To do: Copy every line of the data in which the word "with" occurs.

Dataset records:
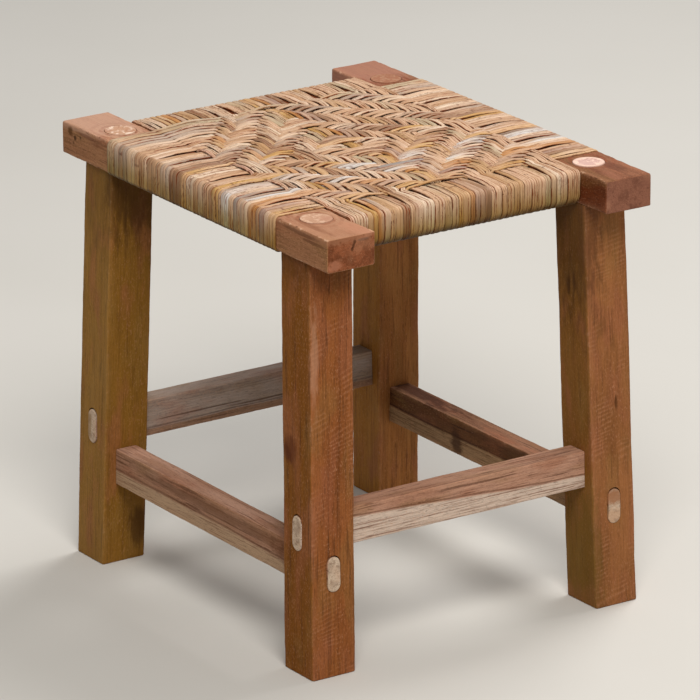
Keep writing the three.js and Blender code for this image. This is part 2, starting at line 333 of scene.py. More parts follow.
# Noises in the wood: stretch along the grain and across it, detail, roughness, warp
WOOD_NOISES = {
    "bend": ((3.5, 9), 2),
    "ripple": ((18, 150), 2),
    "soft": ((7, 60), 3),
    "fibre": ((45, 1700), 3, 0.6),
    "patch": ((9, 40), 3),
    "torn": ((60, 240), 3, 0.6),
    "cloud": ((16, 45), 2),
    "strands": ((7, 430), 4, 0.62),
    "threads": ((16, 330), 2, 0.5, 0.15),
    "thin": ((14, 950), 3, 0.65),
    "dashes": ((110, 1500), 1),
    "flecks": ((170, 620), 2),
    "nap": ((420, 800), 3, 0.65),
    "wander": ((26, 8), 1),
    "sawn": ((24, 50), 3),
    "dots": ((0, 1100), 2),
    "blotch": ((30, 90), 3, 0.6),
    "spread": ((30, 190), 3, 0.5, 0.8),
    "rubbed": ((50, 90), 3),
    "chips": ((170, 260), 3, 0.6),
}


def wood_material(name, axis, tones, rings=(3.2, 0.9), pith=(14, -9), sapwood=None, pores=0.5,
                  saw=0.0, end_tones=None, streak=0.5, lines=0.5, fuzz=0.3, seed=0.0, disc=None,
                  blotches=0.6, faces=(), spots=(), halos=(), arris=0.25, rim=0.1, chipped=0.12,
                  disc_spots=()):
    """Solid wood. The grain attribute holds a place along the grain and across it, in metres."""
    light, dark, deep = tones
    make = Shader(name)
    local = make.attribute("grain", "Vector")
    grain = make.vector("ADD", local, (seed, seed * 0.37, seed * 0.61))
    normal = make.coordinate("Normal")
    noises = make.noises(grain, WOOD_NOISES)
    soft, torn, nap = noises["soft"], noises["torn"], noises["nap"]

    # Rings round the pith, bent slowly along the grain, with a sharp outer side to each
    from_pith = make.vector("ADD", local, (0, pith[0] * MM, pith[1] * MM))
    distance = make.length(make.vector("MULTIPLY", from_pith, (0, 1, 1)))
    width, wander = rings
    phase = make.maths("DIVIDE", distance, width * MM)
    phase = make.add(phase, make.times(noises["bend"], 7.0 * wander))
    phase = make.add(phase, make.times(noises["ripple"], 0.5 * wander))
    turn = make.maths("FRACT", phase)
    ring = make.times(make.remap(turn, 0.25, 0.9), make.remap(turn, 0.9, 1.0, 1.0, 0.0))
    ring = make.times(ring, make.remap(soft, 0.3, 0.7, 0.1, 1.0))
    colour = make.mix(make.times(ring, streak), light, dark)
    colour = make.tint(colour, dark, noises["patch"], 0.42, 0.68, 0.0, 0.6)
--
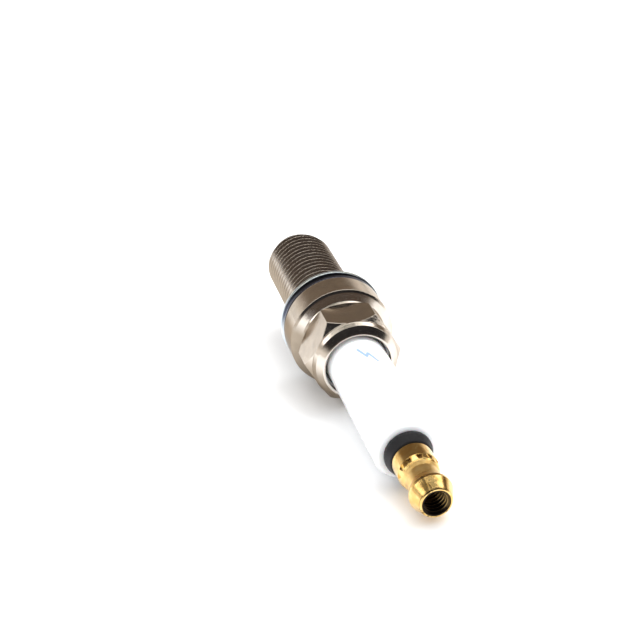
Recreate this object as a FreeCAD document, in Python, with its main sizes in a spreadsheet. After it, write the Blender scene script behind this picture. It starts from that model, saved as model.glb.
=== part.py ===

Output below:
    # Rings round the pith, bent slowly along the grain, with a sharp outer side to each
Recreate this object as a FreeCAD document, in Python, with its main sizes in a spreadsheet. After it, write the Blender scene script behind this picture. It starts from that model, saved as model.glb.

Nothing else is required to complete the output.